── Data section ──

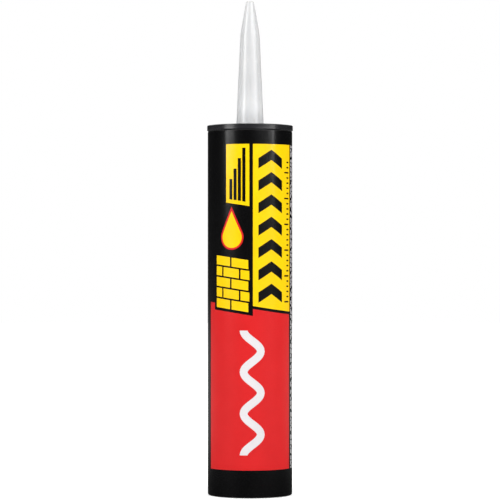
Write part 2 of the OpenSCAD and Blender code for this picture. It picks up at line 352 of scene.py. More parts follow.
def finish(name):
    """A new material with a place to read patterns from: the piece's own coordinates, in metres."""
    material = bpy.data.materials.new(name)
    material.use_nodes = True
    tree = material.node_tree
    tree.nodes.clear()
    place = add(tree, "TexCoord").outputs["Object"]
    return material, tree, place


def show(tree, shader):
    add(tree, "OutputMaterial", {"Surface": shader.outputs[0]})


def grain(size):
    """The scale at which a pattern repeats about every so many mm."""
    return 1000 / size


def printed_film(name, light, dark, roughness=0.17):
    """Reverse-printed polypropylene film. The ink lies under one gloss laminate, so every colour shares its
    shine. The ink's density clouds slightly over centimetres. The film ripples over the board and carries
    fine orange peel, so reflections wobble a little, and handling lays a faint haze over the shine."""
    material, tree, place = finish(name)
    cloud = add(tree, "TexNoise", {"Vector": place, "Scale": grain(14), "Detail": 3.0, "Roughness": 0.55})
    dots = add(tree, "TexNoise", {"Vector": place, "Scale": grain(0.45), "Detail": 1.0})
    density = add(tree, "Math", {0: cloud.outputs["Fac"], 1: dots.outputs["Fac"]}, operation="MULTIPLY")
    spread = add(tree, "MapRange", {"Value": density.outputs[0], "From Min": 0.12, "From Max": 0.42})
    ink = add(tree, "Mix", {"Factor": spread.outputs[0], 6: paint(dark), 7: paint(light)}, data_type="RGBA")
    rub = add(tree, "TexNoise", {"Vector": place, "Scale": grain(5), "Detail": 6.0, "Roughness": 0.7})
    shine = add(tree, "MapRange", {"Value": rub.outputs["Fac"], "To Min": roughness - 0.04,
                                   "To Max": roughness + 0.06})
    long_way = add(tree, "Mapping", {"Vector": place, "Scale": (1.0, 1.0, 0.3)})
    ripple = add(tree, "TexNoise", {"Vector": long_way.outputs[0], "Scale": grain(9), "Detail": 1.0})
    peel = add(tree, "TexNoise", {"Vector": place, "Scale": grain(0.7), "Detail": 1.0})
    broad = add(tree, "Bump", {"Strength": 0.3, "Distance": 0.00003, "Height": ripple.outputs["Fac"]})
    fine = add(tree, "Bump", {"Strength": 0.15, "Distance": 0.000006, "Height": peel.outputs["Fac"],
                              "Normal": broad.outputs[0]})
    film = add(tree, "BsdfPrincipled", {"Base Color": ink.outputs[2], "Roughness": shine.outputs[0],
                                        "IOR": 1.49, "Coat Weight": 0.12, "Coat Roughness": 0.4,
                                        "Normal": fine.outputs[0]})
    show(tree, film)
    return material


film_black = printed_film("printed polypropylene film, black", "#070708", "#040405")
film_red = printed_film("printed polypropylene film, red ink", "#dc2224", "#d51f21")
film_yellow = printed_film("printed polypropylene film, yellow ink", "#fed503", "#fbcc00")
film_white = printed_film("printed polypropylene film, white ink", "#e7e4e6", "#dedadd")
film_overprint = printed_film("printed polypropylene film, black overprint", "#0b0b0b", "#070707")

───

### Exercise
Give back the listing exactly, please, from its first line to the line containing "return material, tree, place", inclusive, and nothing past that line.

### Result
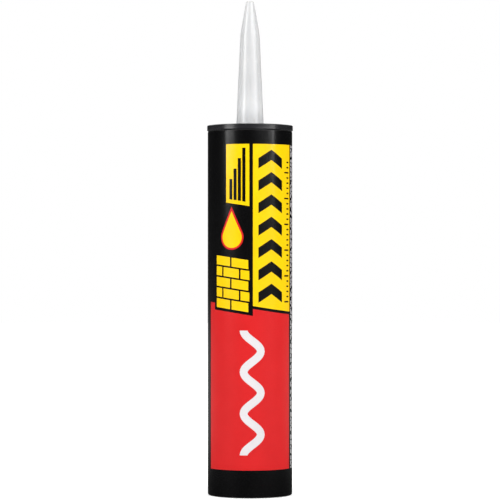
Write part 2 of the OpenSCAD and Blender code for this picture. It picks up at line 352 of scene.py. More parts follow.
def finish(name):
    """A new material with a place to read patterns from: the piece's own coordinates, in metres."""
    material = bpy.data.materials.new(name)
    material.use_nodes = True
    tree = material.node_tree
    tree.nodes.clear()
    place = add(tree, "TexCoord").outputs["Object"]
    return material, tree, place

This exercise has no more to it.